Эта синхронность оборвалась лишь на космодроме Байконур, куда они прибыли в полном облачении космонавта. Гагарин летел, а Титов оставался.

— Тебя берегут для большего, — сказал Гагарин, прощаясь с другом. — Второй полет куда будет сложнее.

Это было сказано от доброго сердца. Гагарин не знал, насколько точно угодил в цель. Титов стал Космонавтом-2, но он оказался первым, ощутившим в полной мере космические перегрузки. За один виток Гагарин не мог их почувствовать.

Финал нашей встречи оказался обескураживающим для меня как сценариста. Я спросил, будет ли Герман Степанович поддерживать нашу картину.
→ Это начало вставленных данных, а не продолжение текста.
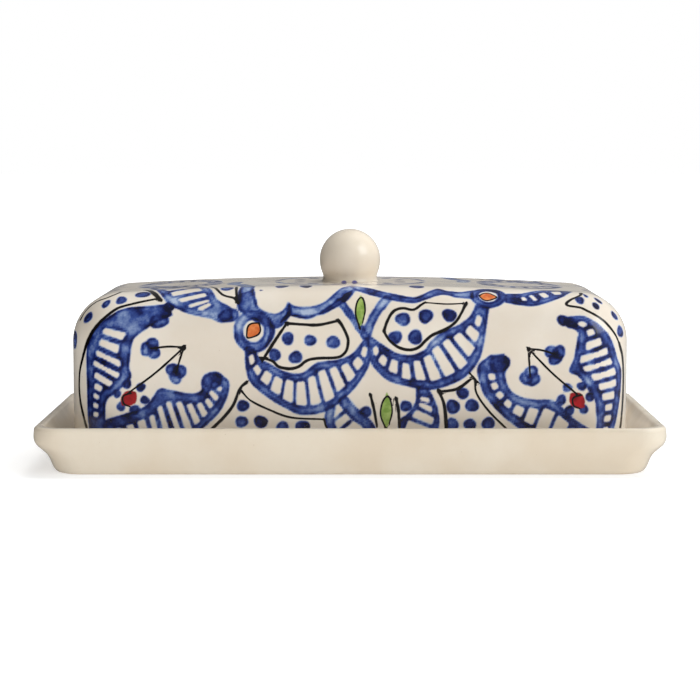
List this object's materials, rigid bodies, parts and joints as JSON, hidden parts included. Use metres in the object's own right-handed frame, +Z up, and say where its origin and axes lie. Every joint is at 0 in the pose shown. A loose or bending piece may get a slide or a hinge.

— Вам откуда-то известна фраза Королева об улыбке Гагарина: мол, слетал бы не хуже и другой космонавт, но поди улыбнись так миру и людям, как это сделал Гагарин. Шутка? Нет, это очень серьезно. Не надо понимать слова Королева буквально, хотя никто не может поспорить в улыбке с Гагариным. Разве только Джоконда. Но Монна Лиза улыбается таинственно, из мглы женской души, а он открыто, весело, нежно — нельзя не откликнуться. И весь мир — от мала до велика — улыбался в ответ Гагарину. Вы не хуже моего знаете, как искажает наш облик буржуазная пропаганда. И вот на обозрение всему свету вышел молодой советский человек из самой гущи народной, выращенный и сформированный нашим строем, нашей идеологией, и оказалось, что он прекрасен. И не нужно было никаких доказательств, все решила улыбка. В ней открылась миру наша душа, и мир был покорен. А когда улыбка Гагарина погасла, то плакали все: и бедные и богатые, и верующие и неверующие, и белые и черные. Вы хотите сделать художественный фильм о Гагарине. Честь и хвала вашей отваге. Но понимаете ли вы, что люди слишком хорошо помнят Гагарина, несут его в себе, и если актер, предназначенный на его роль, уступит ему в обаянии, не сможет улыбнуться по-гагарински, то ваш фильм и полушки не будет стоить! Потому что принесет не выигрыш, а ущерб. И уж лучше сделать большой, обстоятельный документальный фильм, где Гагарина будет «играть» он сам. Поймите, я вам друг, но только при одном условии, если найдут улыбку Гагарина. Иначе не только я, но и все мои товарищи космонавты будут против.